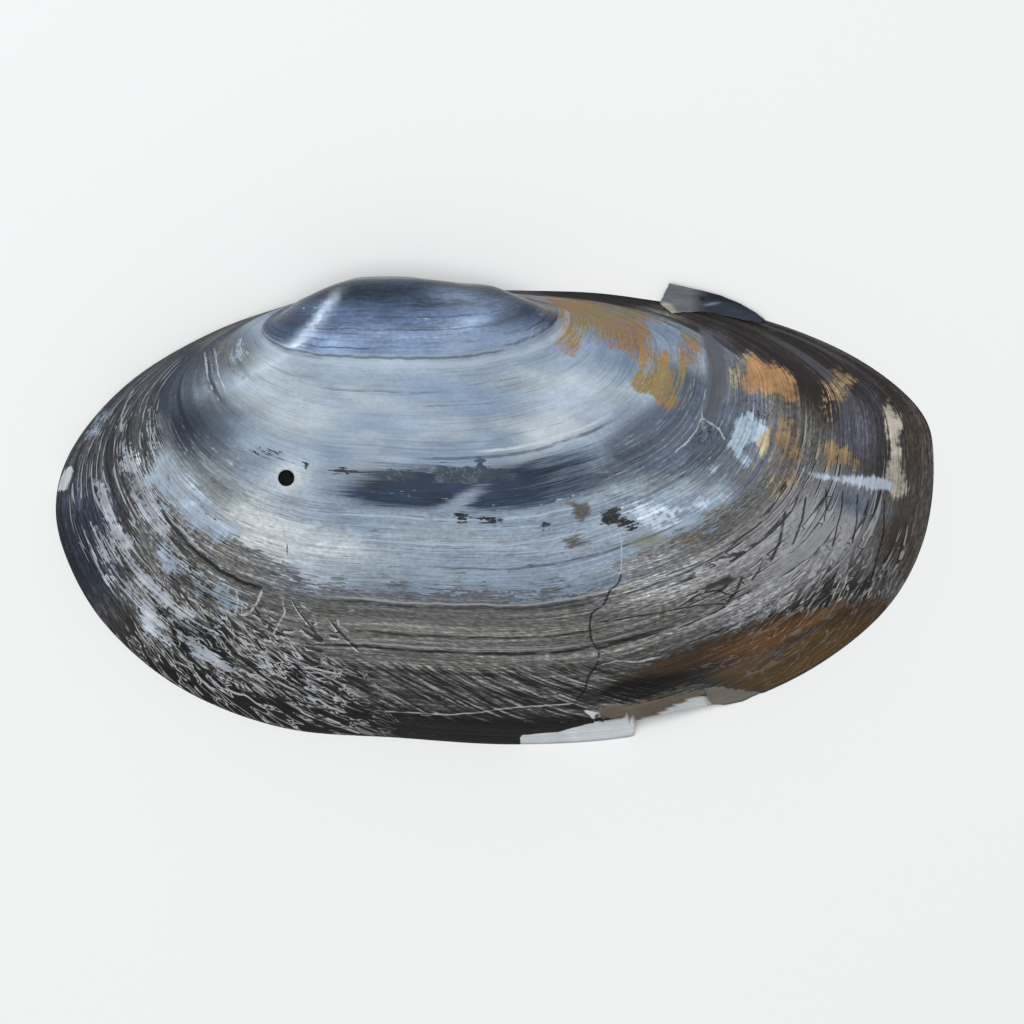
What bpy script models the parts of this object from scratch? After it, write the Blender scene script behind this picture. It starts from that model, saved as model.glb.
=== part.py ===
"""Left valve of a freshwater mussel shell, lying on its margin with the outside up.

Row frame: +X points to the back end of the shell, +Y to the hinge side, +Z out of the valve.
The margin lies in the plane Z = 0, and the origin is the centre of the bounding box on that plane.

The outside is grown as a mussel grows it. Every growth ring is a smaller copy of the margin,
which leans up round the hinge line, and the youngest rings curl over the hinge as the beak.
The inside is a second, smaller family of such rings.
"""

import math

import bmesh
import bpy
import numpy as np
from mathutils import Matrix, Vector

MM = 0.001

# Driving dimensions in millimetres.
SHELL_LENGTH = 120.0
RIM_WIDTH = 1.1
HINGE_PLATE_WIDTH = 3.0
DRILL_DIAMETER = 2.2

# The stations below are drawn for a valve this long, and follow SHELL_LENGTH.
DRAWN_LENGTH = 120.0
SCALE = SHELL_LENGTH / DRAWN_LENGTH * MM

# Plan of the margin, from the front end of the hinge round the belly to its back end.
# X runs from the beak to the back and Y from the hinge line to the hinge side.
MARGIN = (
    (-4.0, 0.0), (-9.5, -1.5), (-21.0, -5.5), (-32.0, -11.9), (-39.5, -19.8), (-42.7, -27.5),
    (-41.8, -35.5), (-36.3, -45.4), (-26.0, -54.2), (-12.0, -59.7), (4.0, -61.1), (20.0, -62.0),
    (36.0, -60.9), (49.0, -56.9), (61.0, -51.3), (70.5, -43.5), (75.6, -34.2), (77.0, -23.5),
    (75.0, -16.2), (66.0, -9.0), (52.7, -3.7), (38.2, -1.3), (30.0, -0.3), (20.0, 0.0),
)
HINGE_FRONT, HINGE_BACK = MARGIN[0][0], MARGIN[-1][0]

# Section from the hinge to the belly through the beak, one line for each growth stage:
# the stage, then how far its belly edge lies from the hinge line and above the margin plane.
# The stage is a share of full growth, and the other two are shares of the margin's own reach.
OUTSIDE_SECTION = (
    (0.0, 0.0, 0.0), (0.06, -0.012, 0.035), (0.11, -0.024, 0.08), (0.16, -0.026, 0.135),
    (0.22, 0.002, 0.205), (0.33, 0.147, 0.285), (0.50, 0.362, 0.333), (0.60, 0.482, 0.338),
    (0.76, 0.690, 0.277), (0.88, 0.850, 0.178), (0.95, 0.940, 0.085), (1.0, 1.0, 0.0),
)
INSIDE_SECTION = (
    (0.0, 0.0, 0.0), (0.11, 0.005, 0.070), (0.22, 0.030, 0.155), (0.33, 0.130, 0.250),
    (0.50, 0.345, 0.322), (0.60, 0.475, 0.330), (0.76, 0.690, 0.268), (0.88, 0.850, 0.166),
    (0.95, 0.940, 0.076), (1.0, 1.0, 0.0),
)

# The beak's front shoulder lies this much lower than its back one.
SHOULDER_DROP = 1.4

# Growth lines that stand out as steps: the stage, and the height of the step.
GROWTH_STEPS = (
    (0.33, 0.30), (0.42, 0.12), (0.50, 0.22), (0.60, 0.28), (0.68, 0.16),
    (0.765, 0.32), (0.83, 0.24), (0.89, 0.22), (0.945, 0.30),
)
STEP_RUN = 0.012
STEP_LENGTH = 0.035

# The low ridge that runs from the beak to the back end.
RIDGE_AIM = (76.0, -32.0)
RIDGE_HEIGHT = 0.9
RIDGE_HALF_WIDTH = 0.045

# Columns round the margin, and the rows that the inside has from the beak to the margin.
COLUMNS = 92
INSIDE_STAGES = (0.0, 0.08, 0.16, 0.24, 0.33, 0.42, 0.50, 0.60, 0.70, 0.79, 0.87, 0.94, 1.0)

# The drilled hole.
DRILL_PLACE = (-11.3, -25.9)
DRILL_SIDES = 32

# The piece broken out of the belly margin, in plan.
CHIP_OUTLINE = (
    (36.1, -64.5), (36.1, -58.6), (39.0, -58.2), (44.5, -56.9), (50.8, -56.2),
    (53.5, -54.9), (57.0, -55.0), (57.0, -64.5),
)
CHIP_HEIGHT = 8.0

# The torn flap that is left of the wing behind the hinge, in plan.
FLAP_OUTLINE = (
    (40.7, 0.95), (40.4, -0.7), (40.4, -1.7), (39.5, -1.9), (40.5, -3.4), (44.0, -4.6), (49.0, -5.4), (53.5, -5.6),
    (54.3, -4.3), (52.6, -3.0), (50.5, -2.0), (47.8, -0.9), (45.1, -0.05), (43.7, 0.25),
)
FLAP_BOTTOM, FLAP_THICKNESS = 0.3, 0.65

SHELL_COLOUR = (0.23, 0.27, 0.32, 1.0)


def smooth_line(stations, steps=16):
    """Points of a Catmull-Rom curve through the stations, as rows of an array."""
    p = np.array(stations, float)
    p = np.vstack([2 * p[0] - p[1], p, 2 * p[-1] - p[-2]])
    u = np.linspace(0.0, 1.0, steps, endpoint=False)[:, None]
    spans = [
        0.5 * (2 * b + (c - a) * u + (2 * a - 5 * b + 4 * c - d) * u**2 + (3 * b - a - 3 * c + d) * u**3)
        for a, b, c, d in zip(p, p[1:], p[2:], p[3:])
    ]
    return np.vstack([*spans, p[-2:-1]])


def evenly_spaced(line, count):
    """The line again, as that many points at equal distances along it."""
    along = np.concatenate([[0.0], np.cumsum(np.hypot(*np.diff(line, axis=0).T))])
    where = np.linspace(0.0, along[-1], count)
    return np.column_stack([np.interp(where, along, line[:, k]) for k in (0, 1)])


def inner_margin_of(margin):
    """The margin drawn in by the rim's width, and by the hinge plate's along the hinge line."""
    low, high = margin.min(axis=0), margin.max(axis=0)
    along = np.where(margin[:, 0] < 0.0, -low[0], high[0])
    x = margin[:, 0] * (1.0 - RIM_WIDTH / along)
    y = -HINGE_PLATE_WIDTH + margin[:, 1] * (1.0 - (RIM_WIDTH + HINGE_PLATE_WIDTH) / -low[1])
    return np.column_stack([x, y])


def ring_family(margin, section, stages, hinge_y=0.0, shoulder=0.0):
    """Rings of the shell as an array of stages by columns by XYZ.

    A ring is the margin scaled along X by its stage. Across X it leans in a plane
    through the hinge line, by the section's two shares of the margin's reach.
    """
    line = smooth_line(section)
    stages = np.asarray(stages, float)
    out = np.interp(stages, line[:, 0], line[:, 1])[:, None]
    up = np.interp(stages, line[:, 0], line[:, 2])[:, None]
    reach = margin[None, :, 1] - hinge_y
    # Where the beak curls over the hinge, the middle of a ring leans further than its ends.
    lean = np.where(out < 0.0, reach / reach.min(), 1.0)
    front = np.clip(margin[None, :, 0] / margin[:, 0].min(), 0.0, 1.0) ** 2
    drop = shoulder * front * np.sin(math.pi * np.minimum(stages / 0.44, 1.0))[:, None]
    y = hinge_y + out * reach * lean - drop
    return np.dstack([stages[:, None] * margin[None, :, 0], y, -up * reach])


def normals_of(rings):
    """Outward unit normals of a grid of points; the first rows use the row after them."""
    across = np.gradient(rings, axis=0)
    along = np.gradient(rings, axis=1)
    normal = np.cross(across, along)
    length = np.linalg.norm(normal, axis=2, keepdims=True)
    return normal / np.maximum(length, 1e-9)


def outside_stages():
    """Growth stages of the outside's rows: an even run, and a close pair at each step."""
    even = (0.0, 0.05, 0.10, 0.14, 0.18, 0.22, 0.27, 0.38, 0.46, 0.55, 0.64, 0.72, 0.80, 0.86, 0.92, 0.975, 1.0)
    steps = [stage + side for stage, _ in GROWTH_STEPS for side in (0.0, STEP_RUN)]
    return np.unique(np.round([*even, *steps], 4))


def step_relief(stages):
    """Height over the plain surface: it climbs up to each growth line, then drops."""
    height = np.zeros_like(stages)
    for stage, size in GROWTH_STEPS:
        before = np.exp((np.minimum(stages, stage) - stage) / STEP_LENGTH)
        height += size * np.where(stages <= stage + 1e-6, before, 0.0)
    return height


def ridge_relief(margin, stages):
    """Height of the back ridge: a low swell along the columns that end near RIDGE_AIM."""
    place = np.linspace(0.0, 1.0, len(margin))
    aim = place[np.argmin(np.hypot(*(margin - RIDGE_AIM).T))]
    swell = np.exp(-(((place - aim) / RIDGE_HALF_WIDTH) ** 2))
    return RIDGE_HEIGHT * np.outer(np.sin(math.pi * stages) ** 0.7, swell)


def outside_rings(margin):
    stages = outside_stages()
    rings = ring_family(margin, OUTSIDE_SECTION, stages, shoulder=SHOULDER_DROP)
    relief = ridge_relief(margin, stages) + step_relief(stages)[:, None]
    # The relief dies out along the hinge line and at the margin, which stay straight and flat.
    clear_of_hinge = np.clip(-margin[:, 1] / 20.0, 0.0, 1.0)[None, :]
    clear_of_edges = np.clip(np.minimum(stages / 0.3, (1.0 - stages) / 0.04), 0.0, 1.0)[:, None]
    return rings + normals_of(rings) * (relief * clear_of_hinge * clear_of_edges)[:, :, None]


def add_grid(bm, rings, outward):
    """Vertices and faces of a grid whose first row is a single point; returns the vertex rows."""
    tip = bm.verts.new(rings[0, 0])
    rows = [[tip] * rings.shape[1]]
    rows += [[bm.verts.new(point) for point in ring] for ring in rings[1:]]
    for upper, lower in zip(rows, rows[1:]):
        for k in range(len(upper) - 1):
            corners = [upper[k], upper[k + 1], lower[k + 1], lower[k]]
            corners = list(dict.fromkeys(corners))
            bm.faces.new(corners if outward else corners[::-1])
    return rows


def loft_valve(collection):
    """The closed wall of the valve: outside, inside, and the flat rim and hinge plate between."""
    margin = evenly_spaced(smooth_line(MARGIN), COLUMNS)
    inner_margin = inner_margin_of(margin)
    bm = bmesh.new()
    outer = add_grid(bm, outside_rings(margin) * SCALE, outward=False)
    inside = ring_family(inner_margin, INSIDE_SECTION, INSIDE_STAGES, -HINGE_PLATE_WIDTH)
    inner = add_grid(bm, inside * SCALE, outward=True)
    for k in range(COLUMNS - 1):
        bm.faces.new([outer[-1][k], outer[-1][k + 1], inner[-1][k + 1], inner[-1][k]])
    outer_hinge = [row[0] for row in outer[::-1]] + [row[-1] for row in outer[1:]]
    inner_hinge = [row[0] for row in inner[::-1]] + [row[-1] for row in inner[1:]]
    bm.faces.new(outer_hinge + inner_hinge[::-1])
    bmesh.ops.recalc_face_normals(bm, faces=bm.faces)
    mesh = bpy.data.meshes.new("valve")
    bm.to_mesh(mesh)
    bm.free()
    valve = bpy.data.objects.new("valve", mesh)
    collection.objects.link(valve)
    return valve


def prism(name, outline, bottom, height, collection):
    """An upright prism over a plan outline, from bottom up, as a helper for a Boolean."""
    bm = bmesh.new()
    base = [bm.verts.new(Vector((x, y, bottom)) * SCALE) for x, y in outline]
    grown = bmesh.ops.extrude_face_region(bm, geom=[bm.faces.new(base)])
    top = [v for v in grown["geom"] if isinstance(v, bmesh.types.BMVert)]
    bmesh.ops.translate(bm, verts=top, vec=(0.0, 0.0, height * SCALE))
    bmesh.ops.recalc_face_normals(bm, faces=bm.faces)
    return helper(name, bm, collection)


def drill(collection):
    """The drill that made the round hole, upright over its place."""
    bm = bmesh.new()
    radius = DRILL_DIAMETER / 2 * SCALE
    bmesh.ops.create_cone(
        bm, cap_ends=True, segments=DRILL_SIDES, radius1=radius, radius2=radius, depth=40.0 * SCALE
    )
    bmesh.ops.translate(bm, verts=bm.verts, vec=Vector((*DRILL_PLACE, 20.0)) * SCALE)
    return helper("drill", bm, collection)


def helper(name, bm, collection):
    mesh = bpy.data.meshes.new(name)
    bm.to_mesh(mesh)
    bm.free()
    obj = bpy.data.objects.new(name, mesh)
    obj.hide_render = True
    obj.display_type = "WIRE"
    collection.objects.link(obj)
    return obj


def combine(target, other, operation):
    boolean = target.modifiers.new(f"{operation.lower()} {other.name}", "BOOLEAN")
    boolean.operation = operation
    boolean.object = other
    boolean.solver = "EXACT"


def centre_on_base(objects):
    """Moves everything so that the valve's bounding box stands centred on the origin."""
    bpy.context.view_layer.update()
    valve = objects[0].evaluated_get(bpy.context.evaluated_depsgraph_get())
    corners = [Vector(corner) for corner in valve.bound_box]
    low = [min(c[k] for c in corners) for k in range(3)]
    high = [max(c[k] for c in corners) for k in range(3)]
    shift = Vector((-(low[0] + high[0]) / 2, -(low[1] + high[1]) / 2, -low[2]))
    for obj in objects:
        obj.data.transform(Matrix.Translation(shift))


def shell_material():
    material = bpy.data.materials.new("shell")
    material.use_nodes = True
    surface = material.node_tree.nodes["Principled BSDF"]
    surface.inputs["Base Color"].default_value = SHELL_COLOUR
    surface.inputs["Roughness"].default_value = 0.45
    surface.inputs["Metallic"].default_value = 0.0
    return material


def main():
    for obj in list(bpy.data.objects):
        bpy.data.objects.remove(obj, do_unlink=True)
    shell = bpy.data.collections.new("mussel_shell")
    helpers = bpy.data.collections.new("helpers")
    for collection in (shell, helpers):
        bpy.context.scene.collection.children.link(collection)

    valve = loft_valve(shell)
    flap = prism("flap", FLAP_OUTLINE, FLAP_BOTTOM, FLAP_THICKNESS, helpers)
    chip = prism("chip", CHIP_OUTLINE, -2.0, CHIP_HEIGHT + 2.0, helpers)
    hole = drill(helpers)
    combine(valve, flap, "UNION")
    combine(valve, chip, "DIFFERENCE")
    combine(valve, hole, "DIFFERENCE")
    valve.data.materials.append(shell_material())
    centre_on_base([valve, flap, chip, hole])


main()
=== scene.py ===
# A left valve of a freshwater mussel, lying on its margin with the outside up.
import bpy
import math
import numpy as np
from mathutils import Matrix, Vector


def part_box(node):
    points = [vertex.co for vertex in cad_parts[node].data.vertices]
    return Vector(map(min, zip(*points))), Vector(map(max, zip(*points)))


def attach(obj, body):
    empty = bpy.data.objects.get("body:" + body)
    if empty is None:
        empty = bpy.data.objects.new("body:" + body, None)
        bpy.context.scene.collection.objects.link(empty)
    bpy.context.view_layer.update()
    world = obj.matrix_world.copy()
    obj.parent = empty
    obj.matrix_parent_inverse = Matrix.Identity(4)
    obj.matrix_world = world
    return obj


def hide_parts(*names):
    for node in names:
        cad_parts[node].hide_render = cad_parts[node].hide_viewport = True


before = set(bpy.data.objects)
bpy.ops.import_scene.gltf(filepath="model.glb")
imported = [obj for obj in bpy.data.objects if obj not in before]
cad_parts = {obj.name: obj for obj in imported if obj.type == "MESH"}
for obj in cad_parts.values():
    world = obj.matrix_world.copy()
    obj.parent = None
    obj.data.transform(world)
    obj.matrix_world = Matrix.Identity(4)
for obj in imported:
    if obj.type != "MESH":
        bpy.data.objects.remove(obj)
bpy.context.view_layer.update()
print("frame loaded")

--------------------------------

Reproduce exactly the lines from the one containing "valve = loft_valve(shell)" through the one containing "if empty is", inclusive, and nothing else.

* **CORRECT ANSWER**
    valve = loft_valve(shell)
    flap = prism("flap", FLAP_OUTLINE, FLAP_BOTTOM, FLAP_THICKNESS, helpers)
    chip = prism("chip", CHIP_OUTLINE, -2.0, CHIP_HEIGHT + 2.0, helpers)
    hole = drill(helpers)
    combine(valve, flap, "UNION")
    combine(valve, chip, "DIFFERENCE")
    combine(valve, hole, "DIFFERENCE")
    valve.data.materials.append(shell_material())
    centre_on_base([valve, flap, chip, hole])


main()
=== scene.py ===
# A left valve of a freshwater mussel, lying on its margin with the outside up.
import bpy
import math
import numpy as np
from mathutils import Matrix, Vector


def part_box(node):
    points = [vertex.co for vertex in cad_parts[node].data.vertices]
    return Vector(map(min, zip(*points))), Vector(map(max, zip(*points)))


def attach(obj, body):
    empty = bpy.data.objects.get("body:" + body)
    if empty is None:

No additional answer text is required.